» PROMPT
Write out only the span of lines that begins at the line with "for name, head_x" and ends at the line with "obj.parent = empty". Keep both end lines, word for word.

» STORED DATA
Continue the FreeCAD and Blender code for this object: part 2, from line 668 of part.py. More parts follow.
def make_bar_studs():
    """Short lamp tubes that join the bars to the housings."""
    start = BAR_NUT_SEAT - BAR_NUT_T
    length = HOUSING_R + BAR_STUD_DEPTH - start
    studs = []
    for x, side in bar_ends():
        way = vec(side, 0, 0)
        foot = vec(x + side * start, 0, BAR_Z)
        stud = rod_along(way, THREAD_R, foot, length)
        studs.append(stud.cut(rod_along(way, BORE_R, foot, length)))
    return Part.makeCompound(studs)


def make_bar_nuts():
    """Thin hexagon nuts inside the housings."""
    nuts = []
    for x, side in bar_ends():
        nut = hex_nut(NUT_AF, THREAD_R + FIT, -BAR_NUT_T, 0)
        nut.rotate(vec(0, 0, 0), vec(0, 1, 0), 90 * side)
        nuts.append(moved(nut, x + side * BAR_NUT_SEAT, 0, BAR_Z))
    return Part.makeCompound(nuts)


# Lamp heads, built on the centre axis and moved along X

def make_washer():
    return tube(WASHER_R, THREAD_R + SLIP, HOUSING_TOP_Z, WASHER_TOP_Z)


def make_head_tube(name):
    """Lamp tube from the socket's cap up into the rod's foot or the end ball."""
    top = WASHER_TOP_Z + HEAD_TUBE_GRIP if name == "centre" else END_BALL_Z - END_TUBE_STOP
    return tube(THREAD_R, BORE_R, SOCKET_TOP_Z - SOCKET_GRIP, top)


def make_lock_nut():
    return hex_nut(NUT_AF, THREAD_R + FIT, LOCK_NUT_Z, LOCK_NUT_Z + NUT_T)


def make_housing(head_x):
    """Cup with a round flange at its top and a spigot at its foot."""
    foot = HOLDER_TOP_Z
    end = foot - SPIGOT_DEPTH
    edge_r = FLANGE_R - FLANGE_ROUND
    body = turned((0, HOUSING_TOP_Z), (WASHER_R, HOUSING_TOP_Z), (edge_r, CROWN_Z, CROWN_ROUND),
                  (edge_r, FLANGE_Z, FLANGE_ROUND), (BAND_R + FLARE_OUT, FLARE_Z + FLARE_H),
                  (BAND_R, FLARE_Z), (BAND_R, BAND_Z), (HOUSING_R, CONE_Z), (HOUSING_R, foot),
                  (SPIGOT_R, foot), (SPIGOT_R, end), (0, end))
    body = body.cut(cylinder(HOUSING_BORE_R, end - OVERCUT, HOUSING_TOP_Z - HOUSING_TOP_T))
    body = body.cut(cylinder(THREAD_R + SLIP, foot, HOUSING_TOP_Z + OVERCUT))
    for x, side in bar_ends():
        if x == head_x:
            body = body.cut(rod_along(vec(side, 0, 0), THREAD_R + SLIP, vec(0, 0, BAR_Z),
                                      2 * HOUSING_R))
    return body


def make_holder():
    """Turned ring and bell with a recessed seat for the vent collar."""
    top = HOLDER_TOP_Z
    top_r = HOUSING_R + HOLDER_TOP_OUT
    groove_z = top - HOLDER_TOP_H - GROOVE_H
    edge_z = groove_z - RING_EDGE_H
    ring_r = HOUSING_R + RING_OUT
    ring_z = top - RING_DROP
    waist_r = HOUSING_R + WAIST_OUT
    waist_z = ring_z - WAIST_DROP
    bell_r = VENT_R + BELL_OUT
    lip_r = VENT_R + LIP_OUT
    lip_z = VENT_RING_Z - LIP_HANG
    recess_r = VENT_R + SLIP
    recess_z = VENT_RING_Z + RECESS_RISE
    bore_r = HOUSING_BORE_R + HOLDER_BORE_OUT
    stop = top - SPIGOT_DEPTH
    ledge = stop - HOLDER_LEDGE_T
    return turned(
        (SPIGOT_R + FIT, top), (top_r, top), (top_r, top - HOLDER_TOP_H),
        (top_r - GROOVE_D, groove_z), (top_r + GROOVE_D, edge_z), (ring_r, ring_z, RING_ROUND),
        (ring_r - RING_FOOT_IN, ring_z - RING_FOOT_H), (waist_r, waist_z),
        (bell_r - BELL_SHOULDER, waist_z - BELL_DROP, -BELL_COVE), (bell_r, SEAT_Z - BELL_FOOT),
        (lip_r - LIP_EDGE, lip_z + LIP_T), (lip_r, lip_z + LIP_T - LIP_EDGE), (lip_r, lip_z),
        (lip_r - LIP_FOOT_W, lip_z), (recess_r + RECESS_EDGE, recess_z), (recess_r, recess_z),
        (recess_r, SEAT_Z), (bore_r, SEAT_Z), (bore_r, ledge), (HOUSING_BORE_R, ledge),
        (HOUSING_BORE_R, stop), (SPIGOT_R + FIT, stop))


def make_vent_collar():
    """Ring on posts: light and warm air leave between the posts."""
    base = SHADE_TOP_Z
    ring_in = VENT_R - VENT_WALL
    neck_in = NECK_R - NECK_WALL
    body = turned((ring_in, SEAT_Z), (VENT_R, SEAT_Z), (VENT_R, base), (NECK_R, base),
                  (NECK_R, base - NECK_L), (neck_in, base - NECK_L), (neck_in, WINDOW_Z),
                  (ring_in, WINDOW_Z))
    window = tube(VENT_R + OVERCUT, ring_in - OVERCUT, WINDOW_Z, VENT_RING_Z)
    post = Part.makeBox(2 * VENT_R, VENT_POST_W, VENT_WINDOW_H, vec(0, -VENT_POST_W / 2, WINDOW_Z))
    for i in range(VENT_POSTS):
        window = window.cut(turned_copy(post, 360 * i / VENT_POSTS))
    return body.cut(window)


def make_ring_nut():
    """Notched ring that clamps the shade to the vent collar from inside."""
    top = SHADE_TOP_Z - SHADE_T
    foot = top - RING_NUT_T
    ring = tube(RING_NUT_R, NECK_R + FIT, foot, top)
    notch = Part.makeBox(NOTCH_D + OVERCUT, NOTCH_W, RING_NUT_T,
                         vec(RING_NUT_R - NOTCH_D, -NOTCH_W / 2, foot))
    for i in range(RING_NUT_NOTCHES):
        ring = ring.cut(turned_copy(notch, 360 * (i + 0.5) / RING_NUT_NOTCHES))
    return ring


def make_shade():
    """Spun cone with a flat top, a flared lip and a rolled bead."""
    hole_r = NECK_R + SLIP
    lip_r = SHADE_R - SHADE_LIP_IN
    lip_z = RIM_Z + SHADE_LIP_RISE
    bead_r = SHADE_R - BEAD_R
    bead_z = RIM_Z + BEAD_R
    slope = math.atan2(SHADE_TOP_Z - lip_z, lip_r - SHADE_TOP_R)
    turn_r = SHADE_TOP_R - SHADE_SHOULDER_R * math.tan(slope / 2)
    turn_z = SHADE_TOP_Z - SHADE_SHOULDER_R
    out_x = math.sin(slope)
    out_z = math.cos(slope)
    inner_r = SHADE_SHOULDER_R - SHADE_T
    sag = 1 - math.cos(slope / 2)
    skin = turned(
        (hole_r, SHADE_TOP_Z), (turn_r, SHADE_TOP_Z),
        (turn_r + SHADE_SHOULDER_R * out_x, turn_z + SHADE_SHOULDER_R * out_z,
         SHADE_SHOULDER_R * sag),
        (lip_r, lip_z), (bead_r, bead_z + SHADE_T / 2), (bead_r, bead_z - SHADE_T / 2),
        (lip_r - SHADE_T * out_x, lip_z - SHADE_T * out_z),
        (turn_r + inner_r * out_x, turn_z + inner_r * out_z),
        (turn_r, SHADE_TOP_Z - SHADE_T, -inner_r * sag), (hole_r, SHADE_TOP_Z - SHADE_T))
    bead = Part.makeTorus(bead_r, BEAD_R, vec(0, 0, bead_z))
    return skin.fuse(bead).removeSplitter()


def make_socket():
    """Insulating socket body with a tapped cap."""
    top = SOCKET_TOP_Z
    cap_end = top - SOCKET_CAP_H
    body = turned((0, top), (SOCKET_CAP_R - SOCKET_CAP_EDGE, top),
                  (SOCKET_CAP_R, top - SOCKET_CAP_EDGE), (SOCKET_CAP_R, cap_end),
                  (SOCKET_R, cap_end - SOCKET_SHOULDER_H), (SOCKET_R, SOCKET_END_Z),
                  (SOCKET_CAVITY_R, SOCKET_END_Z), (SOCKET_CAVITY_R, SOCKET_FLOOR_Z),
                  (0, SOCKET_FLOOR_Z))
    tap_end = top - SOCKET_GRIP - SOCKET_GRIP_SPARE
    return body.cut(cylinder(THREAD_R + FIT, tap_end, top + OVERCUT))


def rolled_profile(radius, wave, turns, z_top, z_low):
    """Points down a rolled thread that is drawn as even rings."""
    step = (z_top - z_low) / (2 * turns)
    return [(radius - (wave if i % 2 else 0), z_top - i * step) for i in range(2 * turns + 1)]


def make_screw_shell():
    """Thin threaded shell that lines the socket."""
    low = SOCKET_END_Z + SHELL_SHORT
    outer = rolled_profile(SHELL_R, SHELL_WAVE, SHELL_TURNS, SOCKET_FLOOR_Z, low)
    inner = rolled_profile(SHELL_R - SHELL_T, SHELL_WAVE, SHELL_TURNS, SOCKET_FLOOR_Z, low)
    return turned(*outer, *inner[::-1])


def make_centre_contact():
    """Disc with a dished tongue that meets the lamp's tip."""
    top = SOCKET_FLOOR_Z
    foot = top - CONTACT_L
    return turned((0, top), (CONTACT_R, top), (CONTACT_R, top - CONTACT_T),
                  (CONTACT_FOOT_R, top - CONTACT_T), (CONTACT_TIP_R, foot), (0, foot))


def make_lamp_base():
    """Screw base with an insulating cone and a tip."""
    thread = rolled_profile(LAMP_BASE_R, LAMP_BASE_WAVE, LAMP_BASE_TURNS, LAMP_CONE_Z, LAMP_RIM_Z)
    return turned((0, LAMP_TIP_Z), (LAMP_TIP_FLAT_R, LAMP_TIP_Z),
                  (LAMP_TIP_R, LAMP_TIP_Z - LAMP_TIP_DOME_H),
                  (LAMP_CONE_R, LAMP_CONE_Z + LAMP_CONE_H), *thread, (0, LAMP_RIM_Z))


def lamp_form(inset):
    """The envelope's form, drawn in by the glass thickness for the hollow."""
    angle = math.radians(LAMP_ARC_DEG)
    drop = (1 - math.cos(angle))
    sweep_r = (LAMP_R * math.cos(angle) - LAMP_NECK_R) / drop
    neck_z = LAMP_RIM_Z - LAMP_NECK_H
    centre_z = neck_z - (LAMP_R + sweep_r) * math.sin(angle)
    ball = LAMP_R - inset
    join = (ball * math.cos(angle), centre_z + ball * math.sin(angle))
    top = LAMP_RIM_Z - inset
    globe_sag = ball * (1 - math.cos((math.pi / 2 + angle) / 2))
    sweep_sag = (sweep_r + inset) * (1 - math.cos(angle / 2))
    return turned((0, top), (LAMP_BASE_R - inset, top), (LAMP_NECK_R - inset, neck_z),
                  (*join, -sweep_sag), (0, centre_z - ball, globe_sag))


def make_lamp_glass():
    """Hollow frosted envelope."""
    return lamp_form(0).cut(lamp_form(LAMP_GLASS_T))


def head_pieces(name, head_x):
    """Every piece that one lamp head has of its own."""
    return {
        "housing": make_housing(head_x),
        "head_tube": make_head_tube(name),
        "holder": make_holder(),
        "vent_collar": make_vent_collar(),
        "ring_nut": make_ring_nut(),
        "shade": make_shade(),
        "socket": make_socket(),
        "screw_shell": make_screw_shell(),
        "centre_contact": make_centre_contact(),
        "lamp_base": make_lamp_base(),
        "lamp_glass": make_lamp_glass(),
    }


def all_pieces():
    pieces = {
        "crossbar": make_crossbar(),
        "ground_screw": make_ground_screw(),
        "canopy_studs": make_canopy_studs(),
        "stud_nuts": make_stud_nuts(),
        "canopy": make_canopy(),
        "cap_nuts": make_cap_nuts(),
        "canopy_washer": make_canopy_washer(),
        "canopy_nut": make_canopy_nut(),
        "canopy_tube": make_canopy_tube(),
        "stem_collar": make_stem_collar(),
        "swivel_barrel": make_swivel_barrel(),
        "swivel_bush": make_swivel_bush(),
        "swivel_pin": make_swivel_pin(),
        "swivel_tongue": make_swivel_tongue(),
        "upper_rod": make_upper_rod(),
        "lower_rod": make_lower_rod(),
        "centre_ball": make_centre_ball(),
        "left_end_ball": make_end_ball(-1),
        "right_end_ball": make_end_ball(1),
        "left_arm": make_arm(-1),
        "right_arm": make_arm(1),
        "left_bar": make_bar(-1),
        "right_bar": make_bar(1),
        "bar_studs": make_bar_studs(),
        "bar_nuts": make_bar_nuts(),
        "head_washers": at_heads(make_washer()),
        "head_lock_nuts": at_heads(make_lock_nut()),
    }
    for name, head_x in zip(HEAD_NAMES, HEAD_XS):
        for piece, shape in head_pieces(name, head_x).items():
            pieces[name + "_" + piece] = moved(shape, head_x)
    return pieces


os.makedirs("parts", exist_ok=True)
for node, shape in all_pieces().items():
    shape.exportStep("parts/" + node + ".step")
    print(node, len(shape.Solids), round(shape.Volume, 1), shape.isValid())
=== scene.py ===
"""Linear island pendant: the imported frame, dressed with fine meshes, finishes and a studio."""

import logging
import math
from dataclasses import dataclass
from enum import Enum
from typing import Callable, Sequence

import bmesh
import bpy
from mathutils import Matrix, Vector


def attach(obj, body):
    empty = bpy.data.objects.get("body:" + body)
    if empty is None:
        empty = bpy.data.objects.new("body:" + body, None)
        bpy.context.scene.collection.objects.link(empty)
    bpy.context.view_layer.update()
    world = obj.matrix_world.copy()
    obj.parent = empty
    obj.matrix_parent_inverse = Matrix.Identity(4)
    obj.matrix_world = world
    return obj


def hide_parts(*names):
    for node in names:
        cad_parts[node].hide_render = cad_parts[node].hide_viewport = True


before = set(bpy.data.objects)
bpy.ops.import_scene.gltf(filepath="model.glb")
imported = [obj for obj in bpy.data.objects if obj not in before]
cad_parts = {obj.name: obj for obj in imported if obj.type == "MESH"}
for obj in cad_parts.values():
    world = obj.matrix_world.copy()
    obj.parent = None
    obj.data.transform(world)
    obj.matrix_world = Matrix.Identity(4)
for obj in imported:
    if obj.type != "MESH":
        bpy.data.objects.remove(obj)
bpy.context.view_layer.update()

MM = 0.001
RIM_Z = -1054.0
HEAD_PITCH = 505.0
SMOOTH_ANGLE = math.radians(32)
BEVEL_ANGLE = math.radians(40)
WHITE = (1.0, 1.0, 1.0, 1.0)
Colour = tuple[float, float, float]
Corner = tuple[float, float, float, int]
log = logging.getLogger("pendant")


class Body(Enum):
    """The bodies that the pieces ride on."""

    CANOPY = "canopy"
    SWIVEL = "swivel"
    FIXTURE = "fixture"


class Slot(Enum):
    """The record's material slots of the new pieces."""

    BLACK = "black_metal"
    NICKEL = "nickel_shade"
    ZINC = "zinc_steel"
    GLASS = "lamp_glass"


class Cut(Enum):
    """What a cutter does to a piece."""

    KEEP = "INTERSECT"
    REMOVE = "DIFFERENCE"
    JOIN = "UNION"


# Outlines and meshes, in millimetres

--

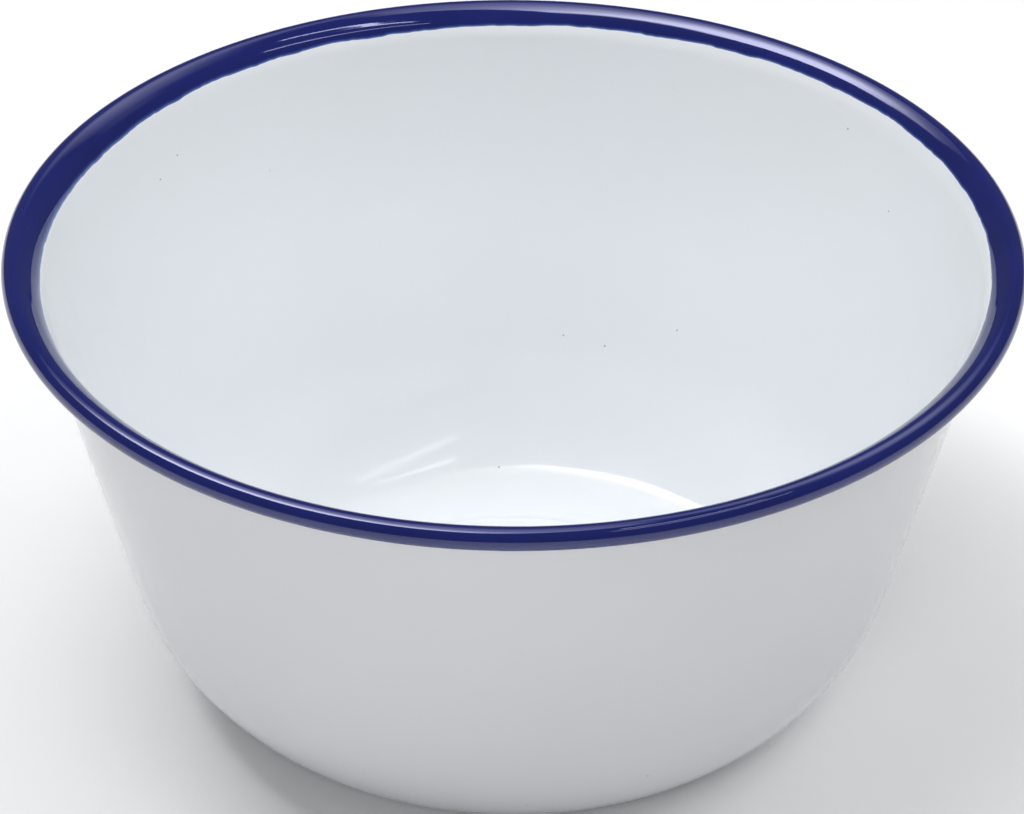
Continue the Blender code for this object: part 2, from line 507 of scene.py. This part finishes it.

» CORRECT RESULT
    for name, head_x in zip(HEAD_NAMES, HEAD_XS):
        for piece, shape in head_pieces(name, head_x).items():
            pieces[name + "_" + piece] = moved(shape, head_x)
    return pieces


os.makedirs("parts", exist_ok=True)
for node, shape in all_pieces().items():
    shape.exportStep("parts/" + node + ".step")
    print(node, len(shape.Solids), round(shape.Volume, 1), shape.isValid())
=== scene.py ===
"""Linear island pendant: the imported frame, dressed with fine meshes, finishes and a studio."""

import logging
import math
from dataclasses import dataclass
from enum import Enum
from typing import Callable, Sequence

import bmesh
import bpy
from mathutils import Matrix, Vector


def attach(obj, body):
    empty = bpy.data.objects.get("body:" + body)
    if empty is None:
        empty = bpy.data.objects.new("body:" + body, None)
        bpy.context.scene.collection.objects.link(empty)
    bpy.context.view_layer.update()
    world = obj.matrix_world.copy()
    obj.parent = empty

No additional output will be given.